Eagle Point council considers ordinance on ditch maintenance

The Eagle Point City Council will consider an ordinance that would require private property owners to maintain drainage ditches during its next meeting, set for 7:30 p.m. Tuesday at City Hall.

The ordinance would allow the city onto private property to clear dense vegetation from ditches if the property owner has not complied. It also would allow the city to impose a lien against the property to cover the cost.

Residents remain frustrated over confusion about easement rights onto drainage ditches, especially one along Buchanan Avenue in which some property deeds show an easement granted to the Little Butte Irrigation District while others do not.

The city says it's theirs and they say it's the city's, said homeowner Barry Grigsby of Laurel Street, who feels the city should maintain the ditch because it carries the nearby area's storm runoff.

Little Butte Irrigation District President Ken Olson says the district does not have easement rights to the ditch.

Olson said it would stand to reason that the city considered the ditch part of the city's storm system.

They're the ones that dug it out and straightened it out coming through town so it could handle the water.
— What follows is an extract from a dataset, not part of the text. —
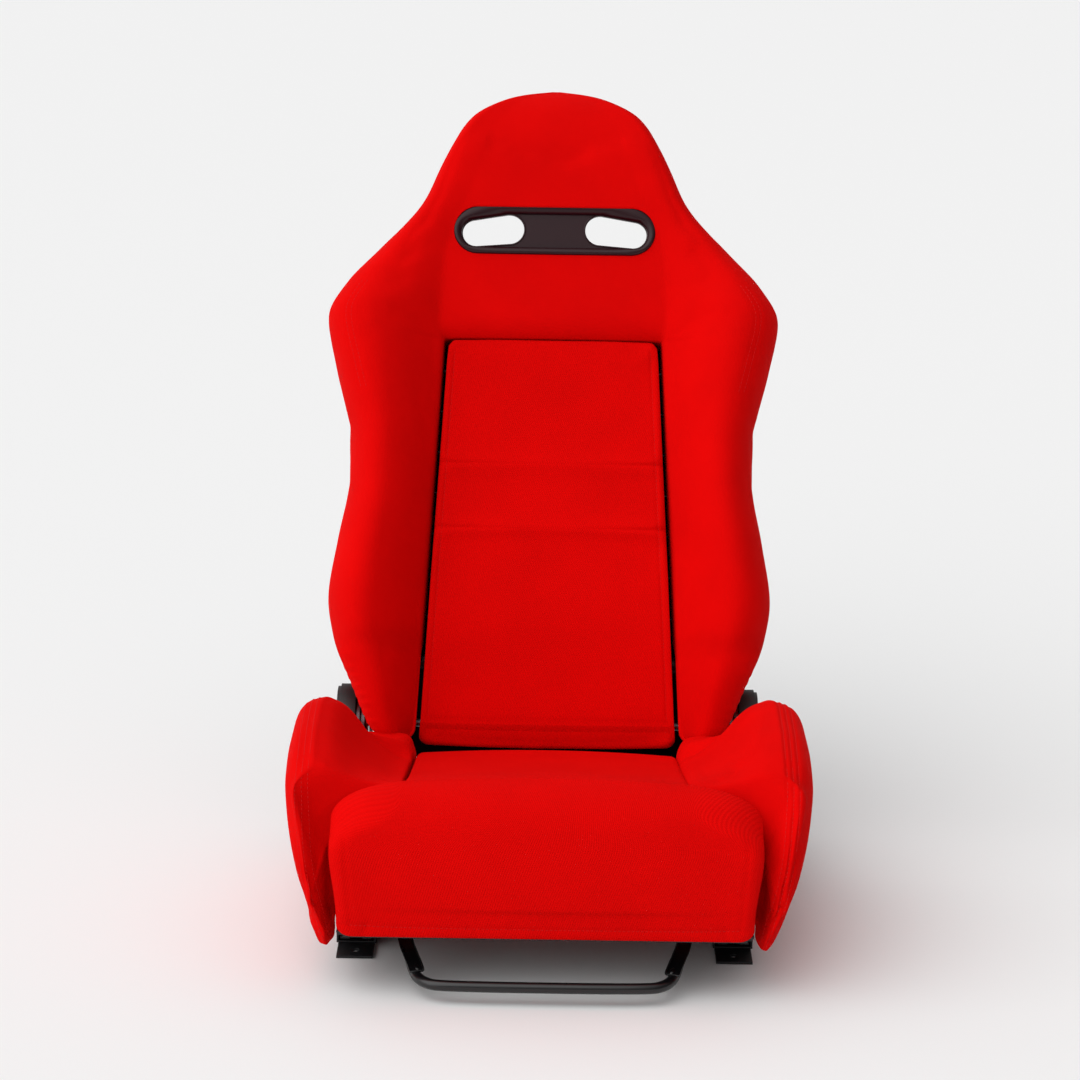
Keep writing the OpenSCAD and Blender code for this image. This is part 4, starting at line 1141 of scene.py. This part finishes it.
# %% Floor, lights and camera
floor_mesh = bpy.data.meshes.new("floor")
floor_mesh.from_pydata([(-30, -12, 0), (30, -12, 0), (30, 60, 0), (-30, 60, 0)], [], [(0, 1, 2, 3)])
floor = bpy.data.objects.new("floor", floor_mesh)
SCENE.collection.objects.link(floor)
pale, _, _ = surface("Pale studio floor", "#F0F0F0", 0.8, Specular_IOR_Level=0.05)
floor.data.materials.append(pale)

world = bpy.data.worlds.new("Studio")
SCENE.world = world
world.use_nodes = True
# The studio's soft box fills the left and the top, and its right side and its front stay dim.
sky = world.node_tree
toward = add(sky, "ShaderNodeTexCoord")
parts = add(sky, "ShaderNodeSeparateXYZ", [("Vector", toward.outputs["Generated"])])
high = maths(sky, "MULTIPLY_ADD", parts.outputs["Z"], 0.60, 0.25)
left = maths(sky, "MULTIPLY_ADD", parts.outputs["X"], -0.34, high)
glow = maths(sky, "MAXIMUM", maths(sky, "MULTIPLY_ADD", parts.outputs["Y"], 0.10, left), 0.01)
sky.links.new(glow, sky.nodes["Background"].inputs["Strength"])
sky.nodes["Background"].inputs["Color"].default_value = (1, 1, 1, 1)


def lamp(name, kind, place, aim, energy, size, colour=(1, 1, 1)):
    data = bpy.data.lights.new(name, kind)
    data.energy, data.color = energy, colour
    if kind == "AREA":
        data.shape, data.size, data.size_y = "RECTANGLE", size[0], size[1]
    else:
        data.angle = size
    obj = bpy.data.objects.new(name, data)
    obj.location = place
    obj.rotation_euler = (Vector(aim) - Vector(place)).to_track_quat("-Z", "Y").to_euler()
    SCENE.collection.objects.link(obj)
    return obj


lamp("key", "SUN", (-1.6, -1.35, 1.9), (0, 0, 0), 1.75, math.radians(80))

camera_data = bpy.data.cameras.new("camera")
camera_data.sensor_width = 36
camera_data.lens = 3200 / 1080 * 36
camera = bpy.data.objects.new("camera", camera_data)
SCENE.collection.objects.link(camera)
PITCH, ROLL = math.radians(14.62), math.radians(0.9)
look = Vector((0, math.cos(PITCH), -math.sin(PITCH)))
right = Vector((1, 0, 0))
up = right.cross(look)
right_rolled = right * math.cos(ROLL) + up * math.sin(ROLL)
up_rolled = up * math.cos(ROLL) - right * math.sin(ROLL)
camera.matrix_world = Matrix((
    (right_rolled.x, up_rolled.x, -look.x, -0.012),
    (right_rolled.y, up_rolled.y, -look.y, -3.48),
    (right_rolled.z, up_rolled.z, -look.z, 1.33),
    (0, 0, 0, 1)))
camera_data.clip_end = 200
SCENE.camera = camera
SCENE.view_settings.view_transform = "Standard"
And they have a pipe that empties into it, Olson said.

While cities can decide on their own whether to provide maintenance of private ditches used for storm runoff, a big issue for Eagle Point is a lack of funding, said City Administrator David Hussell.

Eventually, he said, the city might create a system to help solve the city's historic flooding problems.

For now, the ditch on Buchanan gets water from a stormwater detention area, but is not part of the storm system. It is part of the natural drainage that comes through the city, said Hussell.

This legislation is just a first step to addressing a water problem that Eagle Point has faced for years and years, he said.